In the Liberty University opinion, Motz writes, “Because this suit constitutes a pre-enforcement action seeking to restrain the assessment of a tax, the Anti-Injunction Act strips us of jurisdiction. Accordingly, we must vacate the judgment of the district court and remand the case with instructions to dismiss for lack of jurisdiction.”

The plaintiffs in the Liberty University case have argued that they want pay for health care as needed rather than buying health insurance.

The plaintiffs have noted that PPACA gives the Treasury secretary, the official who oversees the Internal Revenue Service, the power to use individual income tax returns to collect penalties from individuals who fail to comply with the PPACA coverage ownership mandate.

Like other plaintiffs who have challenged the constitutionality of the PPACA coverage ownership requirements, the plaintiffs in the Liberty University say Congress is exceeding the authority it has under the Commerce Clause of the U.S. Constitution to regulate interstate commerce.

The plaintiffs in the case also are arguing that the requirements would violate the Taxing and Spending Clause of the Constitution in a way likely to lead to significant financial hardships.

The Taxing and Spending Clause “only grants Congress the power to impose taxes upon certain purchases, not to impose taxes upon citizens who choose not to purchase something such as health insurance,” the plaintiffs say.

The individual mandate assesses “a direct tax that is not apportioned according to census data or other population-based measurement,” in violation of Congress’s taxing power, the plaintiffs say.

Liberty University, a private Christian university located in Lynchburg, Virginia, has challenged a similar PPACA provision that will impose tax penalties on employers over a certain size that fail to offer coverage to employees.
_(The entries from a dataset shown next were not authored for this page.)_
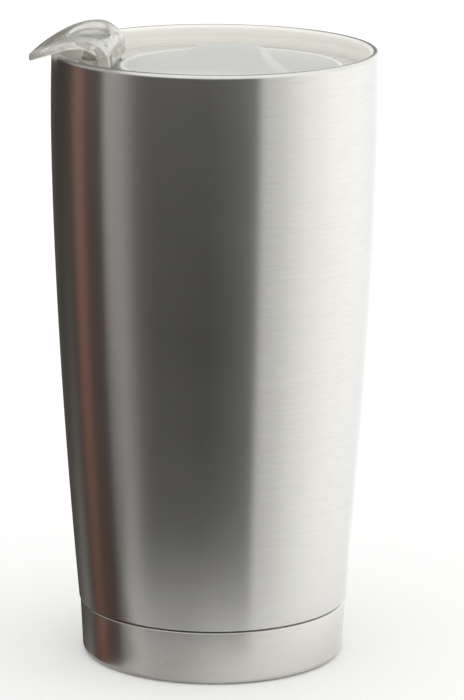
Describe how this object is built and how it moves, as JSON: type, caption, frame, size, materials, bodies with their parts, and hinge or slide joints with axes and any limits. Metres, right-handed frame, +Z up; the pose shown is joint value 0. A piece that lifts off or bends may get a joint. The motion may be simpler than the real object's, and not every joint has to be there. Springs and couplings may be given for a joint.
{
  "type": "insulated tumbler",
  "caption": "Double-wall steel drinking tumbler with a seam above its base cap and a clear press-in lid that has a hinged beak-shaped sip lever.",
  "frame": {"origin": "centre of the flat face under the base, on the tumbler's axis", "axes": "+Z up along the tumbler's axis, -X towards the drinking side, where the lever reaches over the lip; +Y completes a right-handed frame along the lever's hinge pin"},
  "size_m": [0.0948, 0.0888, 0.1727],
  "materials": {
    "shell_steel": "horizontally brushed",
    "liner_steel": "satin, electropolished",
    "bottom_steel": "plain rolled sheet",
    "seal_glass": "fused glass bead",
    "getter_metal": "pressed powder",
    "cap_steel": "brushed round",
    "lid_clear": "clear polished plastic",
    "gasket_silicone": "translucent silicone",
    "panel_plastic": "pale grey translucent plastic",
    "pin_clear": "clear polished plastic",
    "lever_clear": "clear polished plastic",
    "seal_silicone": "soft white silicone"
  },
  "bodies": {
    "vessel": {"outer_shell": "shell_steel", "inner_liner": "liner_steel", "vacuum_bottom": "bottom_steel", "vacuum_seal": "seal_glass", "getter": "getter_metal", "base_cap": "cap_steel"},
    "lid": {"lid_body": "lid_clear", "lid_gasket": "gasket_silicone", "lid_panel": "panel_plastic", "hinge_pin": "pin_clear"},
    "lever": {"flip_lever": "lever_clear", "plug_seal": "seal_silicone"}
  },
  "joints": [
    {"name": "lid_lift", "type": "slide", "parent": "vessel", "child": "lid", "axis": [0, 0, 1], "range_m": [0, 0.05]},
    {"name": "lever_hinge", "type": "hinge", "parent": "lid", "child": "lever", "pos_m": [-0.0291, 0, 0.1678], "axis": [0, 1, 0], "range_deg": [0, 105]}
  ]
}
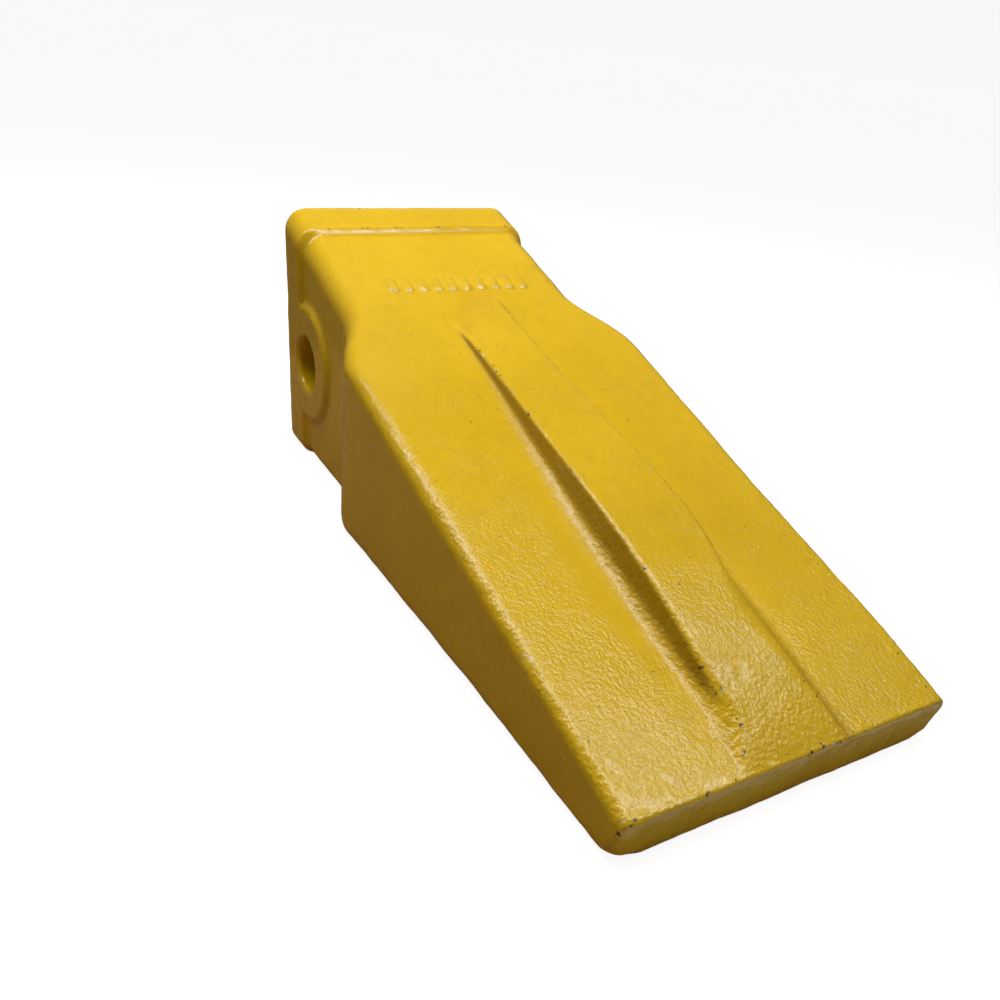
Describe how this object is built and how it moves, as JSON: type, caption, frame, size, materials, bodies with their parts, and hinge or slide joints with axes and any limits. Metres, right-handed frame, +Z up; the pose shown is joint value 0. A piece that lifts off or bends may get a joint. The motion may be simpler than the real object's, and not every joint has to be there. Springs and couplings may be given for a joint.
{
  "type": "excavator bucket tooth",
  "caption": "Wedge-shaped cast digging tooth with a bowed centre rib, flared shoulders, a nose socket and a cross lock pin held by a sprung, cushioned retainer.",
  "frame": {"origin": "under the middle of the tooth, on the flat underside it rests on", "axes": "+X from the rear rim to the cutting edge, +Y across the tooth to the retainer ear, +Z up"},
  "size_m": [0.254, 0.117, 0.096],
  "materials": {
    "yellow_paint": "glossy yellow enamel over a sand-cast surface, with small chips at the edges",
    "pin_steel": "hardened, black oxide, lightly rubbed",
    "spring_steel": "spring steel, satin",
    "urethane": "moulded urethane, matte"
  },
  "bodies": {
    "tooth": {"tooth_casting": "yellow_paint"},
    "pin": {"lock_pin": "pin_steel"},
    "retainer": {"retainer_cushion": "urethane", "retainer_ring": "spring_steel"}
  },
  "joints": [
    {"name": "pin_drive", "type": "slide", "parent": "tooth", "child": "pin", "axis": [0, 1, 0], "range_m": [-0.11, 0], "deforming": ["retainer_ring"]},
    {"name": "retainer_lift", "type": "slide", "parent": "tooth", "child": "retainer", "axis": [0, -1, 0], "range_m": [0, 0.009], "deforming": ["retainer_ring"]}
  ]
}
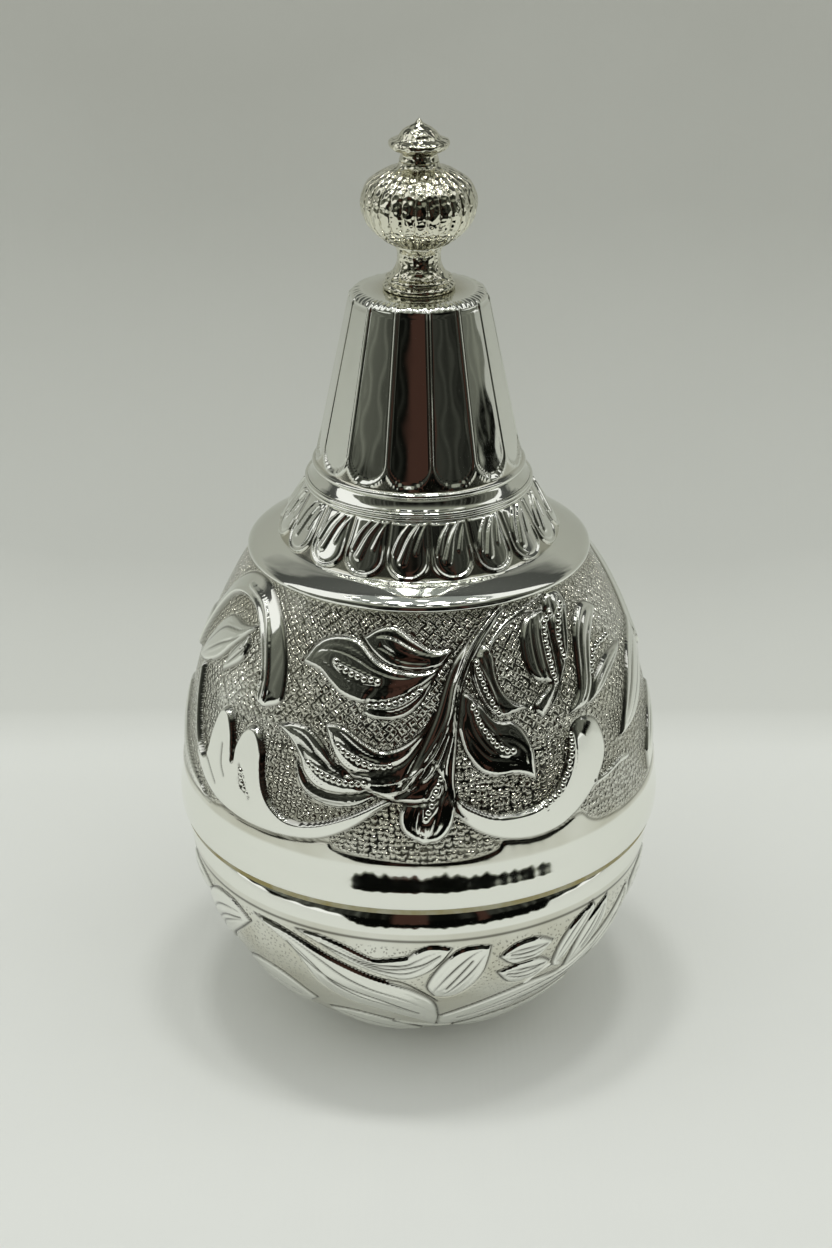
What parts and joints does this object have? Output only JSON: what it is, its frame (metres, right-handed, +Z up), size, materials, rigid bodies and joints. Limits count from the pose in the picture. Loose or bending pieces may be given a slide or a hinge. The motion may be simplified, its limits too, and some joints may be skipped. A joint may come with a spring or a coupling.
{
  "type": "lidded ornamental box",
  "caption": "Round-bottomed metal box shaped like a bottle gourd, with a tall domed lift-off lid, tongued neck and turned finial, embossed all over with leaf scrolls.",
  "frame": {"origin": "centre of the flat under the bowl", "axes": "+Z up the box's axis to the finial's tip, -Y towards the viewer"},
  "size_m": [0.0794, 0.0794, 0.1524],
  "materials": {
    "bowl_silver": "bright silver plate over brass, embossed and hand burnished",
    "collar_silver": "bright silver plate, plain turned sleeve",
    "dome_silver": "bright silver plate over brass, embossed and chased leaf scrolls on a matted ground",
    "rim_brass": "worn silver plate with the brass showing through",
    "gadroon_silver": "bright silver plate, chased lobes",
    "ring_silver": "bright silver plate, drawn wire",
    "neck_silver": "bright silver plate, chased flat tongues",
    "foot_silver": "bright silver plate, turned",
    "ball_silver": "bright silver plate, chased ribs with small hammer marks",
    "cap_silver": "bright silver plate, turned",
    "stud_brass": "plain drawn rod, threaded",
    "washer_brass": "plain stamped",
    "nut_steel": "plain"
  },
  "bodies": {
    "bowl": {"bowl_shell": "bowl_silver", "bowl_collar": "collar_silver"},
    "lid": {"lid_dome": "dome_silver", "lid_rim_ring": "rim_brass", "gadroon_collar": "gadroon_silver", "neck_ring": "ring_silver", "fluted_neck": "neck_silver", "finial_foot": "foot_silver", "finial_ball": "ball_silver", "finial_cap": "cap_silver", "finial_stud": "stud_brass", "finial_washer": "washer_brass", "finial_nut": "nut_steel"}
  },
  "joints": [
    {"name": "lid_lift", "type": "slide", "parent": "bowl", "child": "lid", "axis": [0, 0, 1], "range_m": [0, 0.06]}
  ]
}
The employer mandate constitutes an “unapportioned direct tax upon employers in violation of” the Constitution, and “[i]mposition of the tax infringes upon Liberty University’s rights to be free from improper taxation,” the university says.

The Broccoli Question

Circuit Judge Andre Davis, the panel member who voted against the majority in the Liberty University decision, writes in a dissent that he believes the 4th Circuit has the legal authority to consider the legal merits of the suit and reject the suit.

U.S. District Judge Roger Vinson, a judge in Pensacola, Fla., wrote in a ruling on one anti-PPACA suit that the Commerce Clause gives the federal government no more right to require citizens to buy health insurance than it does to require them to buy broccoli.

Davis argues in his dissent that the federal government can regulate inaction as well as action, and that, in either case, the market for health insurance is different from the market for broccoli.

“Finally,” Davis writes, “I pause to consider why purchase mandates–whether they be for health insurance or broccoli–occasion such fear of federal aggrandizement…. Since public goods are enjoyed by all, most individuals refuse to purchase them themselves, hoping instead that they can free-ride when someone else does. By forcibly collecting tax revenue and using it to purchase public goods, governments are able to solve this collective action problem.”

Congress cannot make people eat broccoli, but it has often used tax revenues to subsidize various industries, and a broccoli purchase mandate would simply be a less efficient subsidy than a centralized broccoli industry subsidy, Davis says.